I guess my fundamental misunderstanding is how does the RPC take the single phase L1 and L2 lines and offset these by 120 deg? Especially since these appear to be wired directly to two legs of the 3 phase in most diagrams?
I know we have a lot of people here who are very knowledgeable on this. Please help!

1722694043796.png
You can see in this diagram that L1 is connected to T1 directly and L2 is connected to T2. By definition these phases are 180 deg apart?
 
Well at least one discussion says they do not make 3 phase power. They make this:
1722695226022.png
I don't know if this is correct?
 
You neglect to illustrate the magic part; the capacitor,
 
One of the best explanations I have heard; Think of the idler as a rotary transformer, not a "generator".
 
Like RWM Robert says, they do not make true 3 phase power. The graph Rob provided shows you the voltage between any two legs (L1-L2, L1-L3, L2-L3). You can’t change the voltage phase relationship - that is baked into the grid. However, you can push around when the current flows, compared to the voltage. You can make the current lead or lag the voltage - that is called the “Power Factor”. That is what the motor windings do (inductance - where the peak current will lag, or follow the peak voltage) and the capacitors (add capacitance - where the peak current will lead the peak in the voltage). It is the amount of current flowing in a given conductor that provides the magnetic field (more current = a stronger magnetic field). The result with a well designed RPC is that you get a pretty good separation of the current in each leg, thus you will get a rotating magnetic field in the stator of a connected 3 phase motor.

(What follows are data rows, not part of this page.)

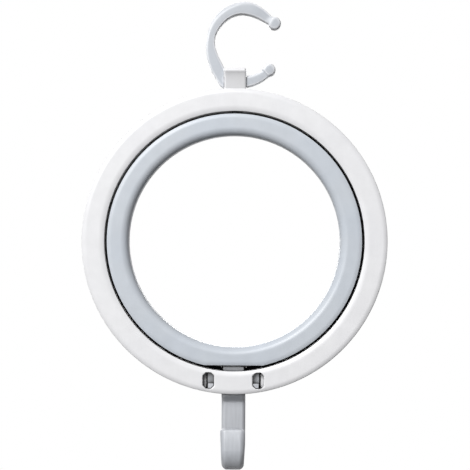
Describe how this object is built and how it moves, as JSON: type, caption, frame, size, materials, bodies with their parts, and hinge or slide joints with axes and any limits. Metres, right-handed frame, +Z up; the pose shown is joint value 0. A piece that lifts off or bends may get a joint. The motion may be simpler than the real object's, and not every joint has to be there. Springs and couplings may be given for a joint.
{
  "type": "accessory organizer hook",
  "caption": "Hanging organizer ring: a swivelling inner ring on pivots inside a fixed outer ring, with a rod clip hinged on top and a J hook below.",
  "frame": {"origin": "centre of the rod that the clip hangs from", "axes": "+Z up, the front face with the two windows faces -Y, +X to the viewer's right, the rod runs along Y"},
  "size_m": [0.1534, 0.022, 0.2351],
  "materials": {
    "white_plastic": "smooth moulded, satin gloss",
    "grey_plastic": "smooth moulded, satin gloss",
    "clip_plastic": "smooth moulded, satin gloss, slightly translucent"
  },
  "bodies": {
    "clip": {"rod_clip": "clip_plastic"},
    "outer_ring": {"outer_ring_front": "white_plastic", "outer_ring_rear": "white_plastic", "hook": "grey_plastic"},
    "inner_ring": {"inner_ring_front": "grey_plastic", "inner_ring_rear": "grey_plastic", "top_pivot_pin": "grey_plastic", "bottom_pivot_pin": "grey_plastic"}
  },
  "joints": [
    {"name": "clip_hinge", "type": "hinge", "parent": "clip", "child": "outer_ring", "pos_m": [-0.0028, 0, -0.0205], "axis": [1, 0, 0], "range_deg": [-100, 100]},
    {"name": "ring_swivel", "type": "hinge", "parent": "outer_ring", "child": "inner_ring", "pos_m": [-0.0028, 0, -0.101], "axis": [0, 0, 1], "continuous": true}
  ]
}
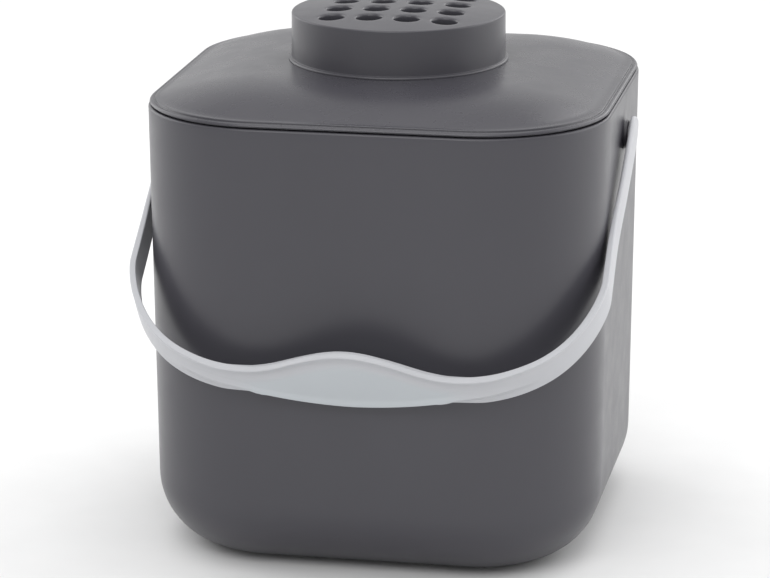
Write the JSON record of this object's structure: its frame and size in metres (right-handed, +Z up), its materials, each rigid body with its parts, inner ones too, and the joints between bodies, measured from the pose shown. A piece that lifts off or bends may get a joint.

It still isn’t true 3 phase power. Like was said, it is more of a transformer. Works fine.
 
Well at least one discussion says they do not make 3 phase power. They make this:
View attachment 498773
I don't know if this is correct?

I've dug into this myself. I went so far as to build a digital system to analyze the voltage, current, phase relationships and noise coming from my rotary phase converter. For the technically minded, that involved A/D conversion of both voltage and current of all three phases, oversampled, and used FFT's to get accurate data.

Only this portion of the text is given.